Data supplied |
=======
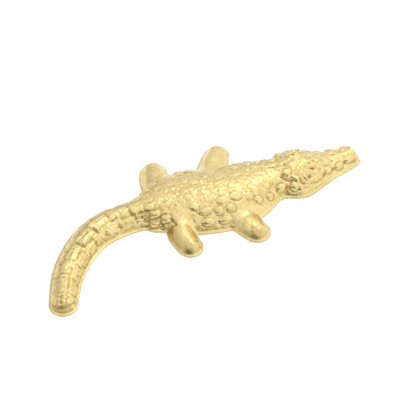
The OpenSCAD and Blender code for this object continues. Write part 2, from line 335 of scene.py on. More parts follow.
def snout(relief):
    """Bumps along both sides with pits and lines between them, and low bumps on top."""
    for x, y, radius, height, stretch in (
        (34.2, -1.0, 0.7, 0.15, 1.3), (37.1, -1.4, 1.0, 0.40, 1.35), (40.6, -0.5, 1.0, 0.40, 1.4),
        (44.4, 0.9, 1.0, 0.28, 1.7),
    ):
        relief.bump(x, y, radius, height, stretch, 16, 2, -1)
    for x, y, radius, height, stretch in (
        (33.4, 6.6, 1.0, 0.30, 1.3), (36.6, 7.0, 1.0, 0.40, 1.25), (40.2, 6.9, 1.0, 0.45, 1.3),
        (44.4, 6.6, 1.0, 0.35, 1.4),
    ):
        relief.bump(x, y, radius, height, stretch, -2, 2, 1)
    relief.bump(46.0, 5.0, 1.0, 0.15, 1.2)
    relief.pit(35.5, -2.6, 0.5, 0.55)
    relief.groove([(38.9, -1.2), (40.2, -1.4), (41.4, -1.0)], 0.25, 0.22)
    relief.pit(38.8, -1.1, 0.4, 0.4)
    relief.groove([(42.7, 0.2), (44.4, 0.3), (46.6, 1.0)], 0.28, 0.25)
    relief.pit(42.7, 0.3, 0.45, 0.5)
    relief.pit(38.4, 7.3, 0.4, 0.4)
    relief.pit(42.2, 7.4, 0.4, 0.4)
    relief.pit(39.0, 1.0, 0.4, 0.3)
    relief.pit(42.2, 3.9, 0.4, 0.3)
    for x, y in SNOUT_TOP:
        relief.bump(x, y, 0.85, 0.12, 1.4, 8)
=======
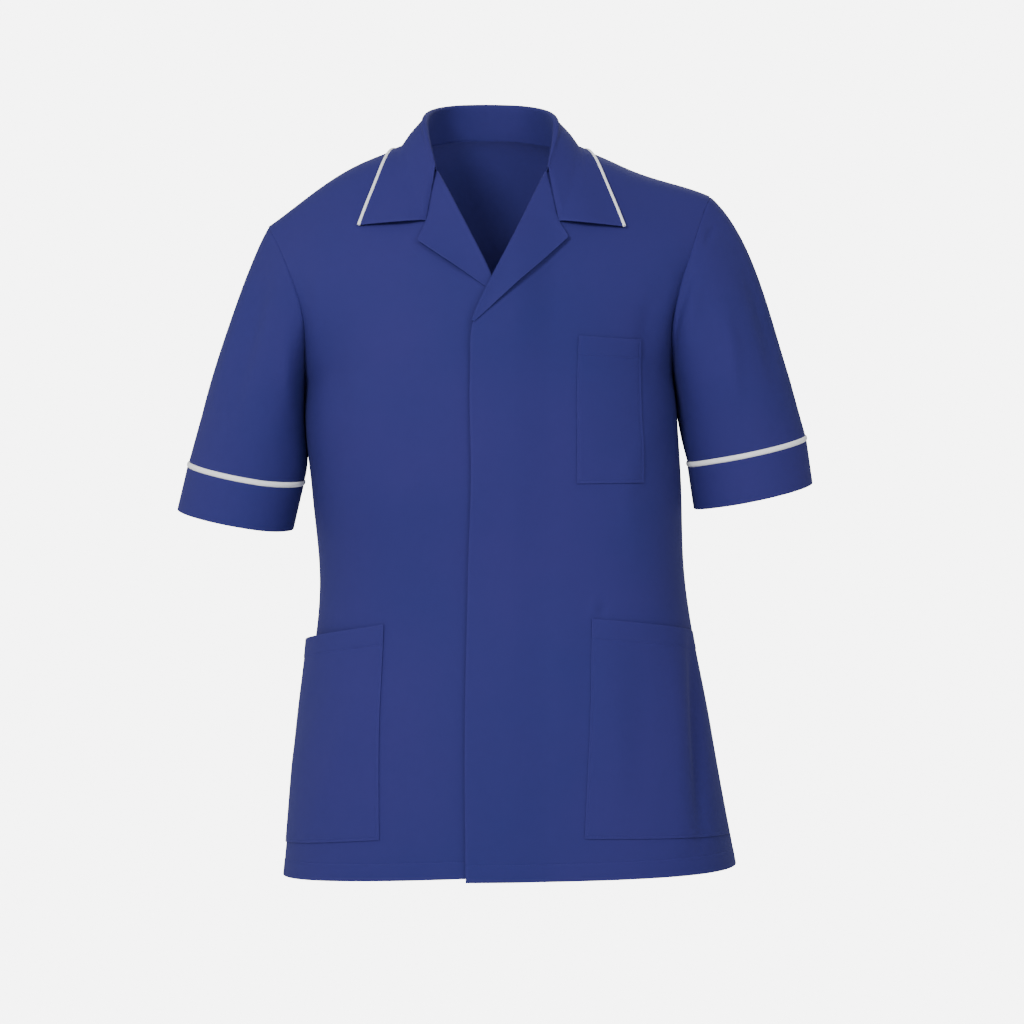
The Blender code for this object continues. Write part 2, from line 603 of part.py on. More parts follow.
=======
What this task involves | Everything from the line with "The OpenSCAD and" through the line with "relief.bump(x, y, 0.85, 0.12, 1.4, 8)", both ends included, should be repeated exactly; nothing else should appear.

Answer to this exercise |
The OpenSCAD and Blender code for this object continues. Write part 2, from line 335 of scene.py on. More parts follow.
def snout(relief):
    """Bumps along both sides with pits and lines between them, and low bumps on top."""
    for x, y, radius, height, stretch in (
        (34.2, -1.0, 0.7, 0.15, 1.3), (37.1, -1.4, 1.0, 0.40, 1.35), (40.6, -0.5, 1.0, 0.40, 1.4),
        (44.4, 0.9, 1.0, 0.28, 1.7),
    ):
        relief.bump(x, y, radius, height, stretch, 16, 2, -1)
    for x, y, radius, height, stretch in (
        (33.4, 6.6, 1.0, 0.30, 1.3), (36.6, 7.0, 1.0, 0.40, 1.25), (40.2, 6.9, 1.0, 0.45, 1.3),
        (44.4, 6.6, 1.0, 0.35, 1.4),
    ):
        relief.bump(x, y, radius, height, stretch, -2, 2, 1)
    relief.bump(46.0, 5.0, 1.0, 0.15, 1.2)
    relief.pit(35.5, -2.6, 0.5, 0.55)
    relief.groove([(38.9, -1.2), (40.2, -1.4), (41.4, -1.0)], 0.25, 0.22)
    relief.pit(38.8, -1.1, 0.4, 0.4)
    relief.groove([(42.7, 0.2), (44.4, 0.3), (46.6, 1.0)], 0.28, 0.25)
    relief.pit(42.7, 0.3, 0.45, 0.5)
    relief.pit(38.4, 7.3, 0.4, 0.4)
    relief.pit(42.2, 7.4, 0.4, 0.4)
    relief.pit(39.0, 1.0, 0.4, 0.3)
    relief.pit(42.2, 3.9, 0.4, 0.3)
    for x, y in SNOUT_TOP:
        relief.bump(x, y, 0.85, 0.12, 1.4, 8)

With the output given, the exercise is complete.